I came across the following remarkable note and thought it may be of
interest to the list as it has British (but no LBC) content.

Russ Wilson

---------------------------------------------
 From: Professor Tom O'Hare <tohare@mail.utexas.edu>
>     Subject: Mil. Specs
>     Date: Wed, 25 Sep 1996 00:00 EDT
>
>     How Mil Specs Live Forever
>
>     The US Standard railroad gauge (distance between the rails) is 4 feet,
>     8.5 inches. That's an exceedingly odd number. Why was that gauge used?
>     Because that's the way they built them in England, and the US
>     railroads were built by English expatriates.
>
>     Why did the English people build them like that? Because the first
>     rail lines were built by the same people who built the pre-railroad
>     tramways, and that's the gauge they used.
>
>     Why did "they" use that gauge then? Because the people who built the
>     tramways used the same jigs and tools that they used for building
>     wagons, which used that wheel spacing.
>
>     Okay! Why did the wagons use that odd wheel spacing? Well, if they
>     tried to use any other spacing the wagons would break on some of the
>     old, long distance roads, because that's the spacing of the old wheel
>     ruts.
>
>     So who built these old rutted roads? The first long distance roads in
>     Europe were built by Imperial Rome for the benefit of their legions.

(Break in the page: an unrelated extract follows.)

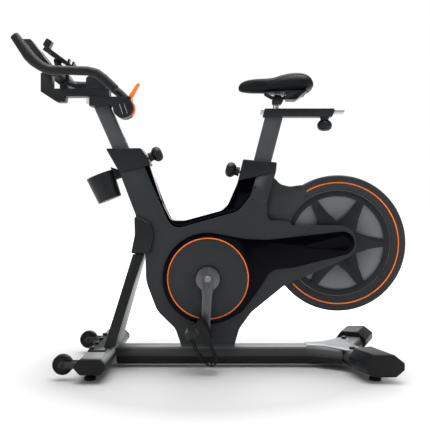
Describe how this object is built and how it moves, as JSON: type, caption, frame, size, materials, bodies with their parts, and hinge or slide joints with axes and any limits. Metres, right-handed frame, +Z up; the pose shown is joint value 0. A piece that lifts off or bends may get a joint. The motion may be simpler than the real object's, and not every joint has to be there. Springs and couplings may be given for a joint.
{
  "type": "exercise bike",
  "caption": "Indoor exercise bike with a belt-driven magnetic flywheel, adjustable seat and handlebar posts, horned handlebar, tablet rest, bottle holder and toe-cage pedals.",
  "frame": {"origin": "centre of the bounding box's footprint, on the floor", "axes": "+X towards the flywheel end, -Y the side with the near pedal down (rider's left), +Z up"},
  "size_m": [1.373, 0.548, 1.1726],
  "materials": {
    "charcoal": "fine moulded texture",
    "dark_plastic": "fine moulded texture",
    "gloss_black": "piano black",
    "dark_steel": "satin powder coat",
    "black_steel": "satin powder coat",
    "satin_steel": "satin",
    "silver_grey": "satin",
    "bare_steel": "machined",
    "bright_aluminium": "brushed",
    "cast_grey": "painted casting",
    "accent_orange": "satin",
    "black_rubber": "soft grip",
    "wheel_tyre": "smooth",
    "black_plastic": "fine moulded texture",
    "saddle_cover": "synthetic leather"
  },
  "bodies": {
    "chassis": {"base_rail": "dark_steel", "rear_stabilizer": "dark_steel", "gusset_plate": "silver_grey", "end_boots": "black_plastic", "front_stabilizer": "dark_steel", "leveling_feet": "black_rubber", "frame_bolts": "black_steel", "front_strut": "black_steel", "strut_cover": "dark_plastic", "main_frame": "dark_steel", "wheel_arms": "dark_steel", "left_shroud": "charcoal", "right_shroud": "charcoal", "window_trim": "gloss_black", "head_collar": "dark_plastic", "seat_collar": "dark_plastic", "side_cover_left": "gloss_black", "side_cover_right": "gloss_black", "crank_covers": "charcoal", "accent_rings": "accent_orange", "wheel_guard_left": "charcoal", "wheel_guard_right": "charcoal", "cover_screws": "black_plastic", "drive_belt": "black_rubber", "bearings": "bare_steel", "bottle_holder": "dark_plastic"},
    "flywheel_unit": {"flywheel": "cast_grey", "spoke_covers": "gloss_black", "flywheel_axle": "bare_steel", "flywheel_pulley": "bright_aluminium"},
    "crank_unit": {"crank_axle": "bare_steel", "crank_arm_left": "satin_steel", "crank_arm_right": "satin_steel", "crank_pulley": "bright_aluminium", "pedal_spindles": "bare_steel"},
    "left_pedal_unit": {"pedal_left": "black_plastic", "toe_cage_left": "black_plastic"},
    "right_pedal_unit": {"pedal_right": "black_plastic", "toe_cage_right": "black_plastic"},
    "handlebar_column": {"handlebar_post": "dark_steel", "head_casting": "dark_plastic"},
    "resistance_lever_unit": {"resistance_lever": "accent_orange"},
    "brake_unit": {"magnet_caliper": "dark_steel"},
    "handlebar_unit": {"handlebar_slider": "bright_aluminium", "stem": "dark_plastic", "handlebar": "black_rubber", "tablet_arm": "dark_plastic"},
    "tablet_unit": {"tablet_rest": "black_plastic"},
    "tablet_clamp_unit": {"tablet_clamp": "black_plastic"},
    "post_pin": {"post_knob": "black_plastic"},
    "seat_pin": {"seat_knob": "black_plastic"},
    "seat_column": {"seat_post": "dark_steel", "seat_rail": "dark_plastic"},
    "saddle_unit": {"seat_slider": "bright_aluminium", "saddle_clamp": "black_steel", "saddle_base": "black_plastic", "saddle": "saddle_cover"},
    "rail_knob_unit": {"rail_knob": "black_plastic"},
    "left_transport_wheel": {"transport_wheel_left": "wheel_tyre"},
    "right_transport_wheel": {"transport_wheel_right": "wheel_tyre"}
  },
  "joints": [
    {"name": "flywheel_spin", "type": "hinge", "parent": "chassis", "child": "flywheel_unit", "pos_m": [0.44451, 0, 0.441], "axis": [0, 1, 0], "continuous": true},
    {"name": "crank_spin", "type": "hinge", "parent": "chassis", "child": "crank_unit", "pos_m": [-0.01749, 0, 0.3175], "axis": [0, 1, 0], "continuous": true},
    {"name": "left_pedal_spin", "type": "hinge", "parent": "crank_unit", "child": "left_pedal_unit", "pos_m": [-0.0252, -0.131, 0.14768], "axis": [0, 1, 0], "continuous": true},
    {"name": "right_pedal_spin", "type": "hinge", "parent": "crank_unit", "child": "right_pedal_unit", "pos_m": [-0.00978, 0.131, 0.48732], "axis": [0, 1, 0], "continuous": true},
    {"name": "handlebar_height", "type": "slide", "parent": "chassis", "child": "handlebar_column", "axis": [-0.4067, 0, 0.9135], "range_m": [-0.105, 0.09]},
    {"name": "handlebar_reach", "type": "slide", "parent": "handlebar_column", "child": "handlebar_unit", "axis": [1, 0, 0], "range_m": [-0.03, 0.045]},
    {"name": "tablet_tilt", "type": "hinge", "parent": "handlebar_unit", "child": "tablet_unit", "pos_m": [-0.56149, 0, 1.092], "axis": [0, 1, 0], "range_deg": [-8, 20]},
    {"name": "tablet_clamp_slide", "type": "slide", "parent": "tablet_unit", "child": "tablet_clamp_unit", "axis": [-0.8067, 0, 0.591], "range_m": [0, 0.015], "stiffness_N_per_m": 400, "springref_m": -0.005},
    {"name": "resistance_lever_turn", "type": "hinge", "parent": "handlebar_column", "child": "resistance_lever_unit", "pos_m": [-0.32049, 0, 0.922], "axis": [0, 1, 0], "range_deg": [-5, 40]},
    {"name": "brake_swing", "type": "hinge", "parent": "chassis", "child": "brake_unit", "pos_m": [0.18451, 0, 0.476], "axis": [0, 1, 0], "range_deg": [-4, 8]},
    {"name": "post_pin_pull", "type": "slide", "parent": "chassis", "child": "post_pin", "axis": [0.9135, 0, 0.4067], "range_m": [0, 0.012], "stiffness_N_per_m": 600, "springref_m": -0.01},
    {"name": "seat_pin_pull", "type": "slide", "parent": "chassis", "child": "seat_pin", "axis": [-0.9681, 0, 0.2504], "range_m": [0, 0.012], "stiffness_N_per_m": 600, "springref_m": -0.01},
    {"name": "seat_height", "type": "slide", "parent": "chassis", "child": "seat_column", "axis": [0.2504, 0, 0.9681], "range_m": [-0.125, 0.1]},
    {"name": "seat_reach", "type": "slide", "parent": "seat_column", "child": "saddle_unit", "axis": [1, 0, 0], "range_m": [-0.02, 0.08]},
    {"name": "rail_knob_turn", "type": "hinge", "parent": "seat_column", "child": "rail_knob_unit", "pos_m": [0.40011, 0, 0.88], "axis": [0, 0, 1], "range_deg": [-180, 180]},
    {"name": "left_transport_spin", "type": "hinge", "parent": "chassis", "child": "left_transport_wheel", "pos_m": [-0.49049, -0.214, 0.052], "axis": [0, 1, 0], "continuous": true},
    {"name": "right_transport_spin", "type": "hinge", "parent": "chassis", "child": "right_transport_wheel", "pos_m": [-0.49049, 0.214, 0.052], "axis": [0, 1, 0], "continuous": true}
  ],
  "couplings": [
    {"joint": "crank_spin", "follows": "flywheel_spin", "ratio": 0.25},
    {"joint": "brake_swing", "follows": "resistance_lever_turn", "ratio": 0.2}
  ]
}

>     The roads have been used ever since. And the ruts? The initial ruts,
>     which everyone else had to match for fear of destroying their wagons,
>     were first made by Roman war chariots. Since the chariots were made
>     for or by Imperial Rome they were all alike in the matter of wheel
>     spacing.
>
>     Thus, we have the answer to the original questions. The United State
>     standard railroad gauge of 4 feet, 8.5 inches derives from the
>     original specification (Military Spec) for an Imperial Roman army war
>     chariot. MilSpecs and Bureaucracies live forever.
>
>     So, the next time you are handed a specification and wonder what
>     horse's ass came up with it, you may be exactly right. Because the
>     Imperial Roman chariots were made to be just wide enough to
>     accommodate the back-ends of two war horses.